The lines to return are those from the one containing "Continue the Blender" down to the one containing "rng: where their", inclusive; return them exactly and nothing else.

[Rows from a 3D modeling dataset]
▬▬▬▬▬▬

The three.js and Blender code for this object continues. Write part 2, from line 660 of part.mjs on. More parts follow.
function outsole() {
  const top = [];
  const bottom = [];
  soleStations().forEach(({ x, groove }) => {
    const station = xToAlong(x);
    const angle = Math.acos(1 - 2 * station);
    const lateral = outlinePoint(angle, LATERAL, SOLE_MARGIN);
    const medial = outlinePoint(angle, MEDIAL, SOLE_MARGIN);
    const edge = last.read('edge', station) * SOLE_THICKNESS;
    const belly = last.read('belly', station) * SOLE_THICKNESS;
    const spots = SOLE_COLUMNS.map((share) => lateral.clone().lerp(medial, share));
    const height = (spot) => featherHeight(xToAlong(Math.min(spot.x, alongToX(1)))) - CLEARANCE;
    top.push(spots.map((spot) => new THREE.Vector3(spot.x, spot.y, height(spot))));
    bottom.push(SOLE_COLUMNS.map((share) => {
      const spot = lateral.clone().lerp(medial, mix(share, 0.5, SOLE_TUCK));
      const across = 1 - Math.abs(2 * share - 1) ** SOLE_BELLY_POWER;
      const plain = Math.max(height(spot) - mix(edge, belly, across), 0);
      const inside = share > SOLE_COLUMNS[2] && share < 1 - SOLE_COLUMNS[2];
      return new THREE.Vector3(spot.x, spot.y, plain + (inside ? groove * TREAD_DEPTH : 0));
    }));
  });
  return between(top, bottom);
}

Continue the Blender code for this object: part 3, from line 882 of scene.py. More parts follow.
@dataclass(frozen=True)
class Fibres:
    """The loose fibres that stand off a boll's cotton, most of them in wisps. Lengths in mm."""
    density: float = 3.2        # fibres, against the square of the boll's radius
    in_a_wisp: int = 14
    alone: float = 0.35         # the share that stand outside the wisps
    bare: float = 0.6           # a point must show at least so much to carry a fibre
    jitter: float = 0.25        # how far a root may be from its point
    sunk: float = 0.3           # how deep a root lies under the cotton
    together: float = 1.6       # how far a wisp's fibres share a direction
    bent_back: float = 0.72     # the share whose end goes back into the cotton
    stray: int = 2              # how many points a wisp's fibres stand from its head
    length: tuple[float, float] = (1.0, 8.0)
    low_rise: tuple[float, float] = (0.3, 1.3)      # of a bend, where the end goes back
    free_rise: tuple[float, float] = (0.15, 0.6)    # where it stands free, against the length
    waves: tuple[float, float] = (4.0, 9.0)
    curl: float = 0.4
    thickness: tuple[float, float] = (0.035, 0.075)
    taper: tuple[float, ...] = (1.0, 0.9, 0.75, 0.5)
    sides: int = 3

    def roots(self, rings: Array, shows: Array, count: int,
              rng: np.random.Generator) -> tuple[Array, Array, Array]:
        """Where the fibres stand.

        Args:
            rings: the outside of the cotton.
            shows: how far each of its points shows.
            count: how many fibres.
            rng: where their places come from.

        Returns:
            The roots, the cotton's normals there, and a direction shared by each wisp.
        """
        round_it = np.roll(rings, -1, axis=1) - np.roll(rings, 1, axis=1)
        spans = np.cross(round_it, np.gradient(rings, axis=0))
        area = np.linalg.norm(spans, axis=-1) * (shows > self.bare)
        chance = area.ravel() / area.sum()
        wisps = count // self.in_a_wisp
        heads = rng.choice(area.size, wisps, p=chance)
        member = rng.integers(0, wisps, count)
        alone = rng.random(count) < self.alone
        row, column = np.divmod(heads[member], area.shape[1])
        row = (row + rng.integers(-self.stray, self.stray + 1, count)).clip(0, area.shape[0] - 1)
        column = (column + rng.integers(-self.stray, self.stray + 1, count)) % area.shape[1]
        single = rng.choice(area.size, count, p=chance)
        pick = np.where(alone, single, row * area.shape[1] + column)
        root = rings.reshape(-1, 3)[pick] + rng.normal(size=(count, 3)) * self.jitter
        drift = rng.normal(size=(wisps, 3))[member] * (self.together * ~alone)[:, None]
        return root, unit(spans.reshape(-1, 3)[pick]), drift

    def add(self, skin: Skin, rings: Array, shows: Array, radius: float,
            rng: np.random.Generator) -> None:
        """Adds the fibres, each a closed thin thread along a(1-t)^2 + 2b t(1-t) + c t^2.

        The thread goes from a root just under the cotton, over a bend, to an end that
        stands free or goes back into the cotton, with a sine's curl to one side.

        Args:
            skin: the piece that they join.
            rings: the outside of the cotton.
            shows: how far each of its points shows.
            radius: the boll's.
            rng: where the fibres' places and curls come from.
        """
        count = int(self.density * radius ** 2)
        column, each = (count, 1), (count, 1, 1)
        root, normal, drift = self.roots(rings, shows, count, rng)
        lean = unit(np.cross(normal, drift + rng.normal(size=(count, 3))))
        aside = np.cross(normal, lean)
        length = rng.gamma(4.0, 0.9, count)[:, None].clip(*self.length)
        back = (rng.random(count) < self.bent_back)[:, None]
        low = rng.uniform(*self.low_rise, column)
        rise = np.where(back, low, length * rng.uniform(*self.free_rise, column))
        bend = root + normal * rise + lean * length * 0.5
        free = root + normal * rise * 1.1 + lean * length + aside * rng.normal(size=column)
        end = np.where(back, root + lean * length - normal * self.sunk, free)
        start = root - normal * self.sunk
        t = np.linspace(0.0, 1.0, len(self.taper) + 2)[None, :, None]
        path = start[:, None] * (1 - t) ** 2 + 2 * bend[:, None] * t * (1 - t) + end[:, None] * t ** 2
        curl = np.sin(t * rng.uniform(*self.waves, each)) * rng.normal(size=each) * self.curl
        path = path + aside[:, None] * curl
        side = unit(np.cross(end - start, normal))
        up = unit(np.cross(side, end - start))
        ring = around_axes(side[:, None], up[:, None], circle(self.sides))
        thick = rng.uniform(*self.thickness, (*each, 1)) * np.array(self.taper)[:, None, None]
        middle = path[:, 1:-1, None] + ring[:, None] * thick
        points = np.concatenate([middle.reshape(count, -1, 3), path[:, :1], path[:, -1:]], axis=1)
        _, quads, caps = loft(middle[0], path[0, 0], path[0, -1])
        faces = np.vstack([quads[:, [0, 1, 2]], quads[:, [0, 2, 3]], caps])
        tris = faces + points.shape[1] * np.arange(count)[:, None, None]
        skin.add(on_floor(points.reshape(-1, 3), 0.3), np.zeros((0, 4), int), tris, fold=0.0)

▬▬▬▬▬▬

Output =>
Continue the Blender code for this object: part 3, from line 882 of scene.py. More parts follow.
@dataclass(frozen=True)
class Fibres:
    """The loose fibres that stand off a boll's cotton, most of them in wisps. Lengths in mm."""
    density: float = 3.2        # fibres, against the square of the boll's radius
    in_a_wisp: int = 14
    alone: float = 0.35         # the share that stand outside the wisps
    bare: float = 0.6           # a point must show at least so much to carry a fibre
    jitter: float = 0.25        # how far a root may be from its point
    sunk: float = 0.3           # how deep a root lies under the cotton
    together: float = 1.6       # how far a wisp's fibres share a direction
    bent_back: float = 0.72     # the share whose end goes back into the cotton
    stray: int = 2              # how many points a wisp's fibres stand from its head
    length: tuple[float, float] = (1.0, 8.0)
    low_rise: tuple[float, float] = (0.3, 1.3)      # of a bend, where the end goes back
    free_rise: tuple[float, float] = (0.15, 0.6)    # where it stands free, against the length
    waves: tuple[float, float] = (4.0, 9.0)
    curl: float = 0.4
    thickness: tuple[float, float] = (0.035, 0.075)
    taper: tuple[float, ...] = (1.0, 0.9, 0.75, 0.5)
    sides: int = 3

    def roots(self, rings: Array, shows: Array, count: int,
              rng: np.random.Generator) -> tuple[Array, Array, Array]:
        """Where the fibres stand.

        Args:
            rings: the outside of the cotton.
            shows: how far each of its points shows.
            count: how many fibres.
            rng: where their places come from.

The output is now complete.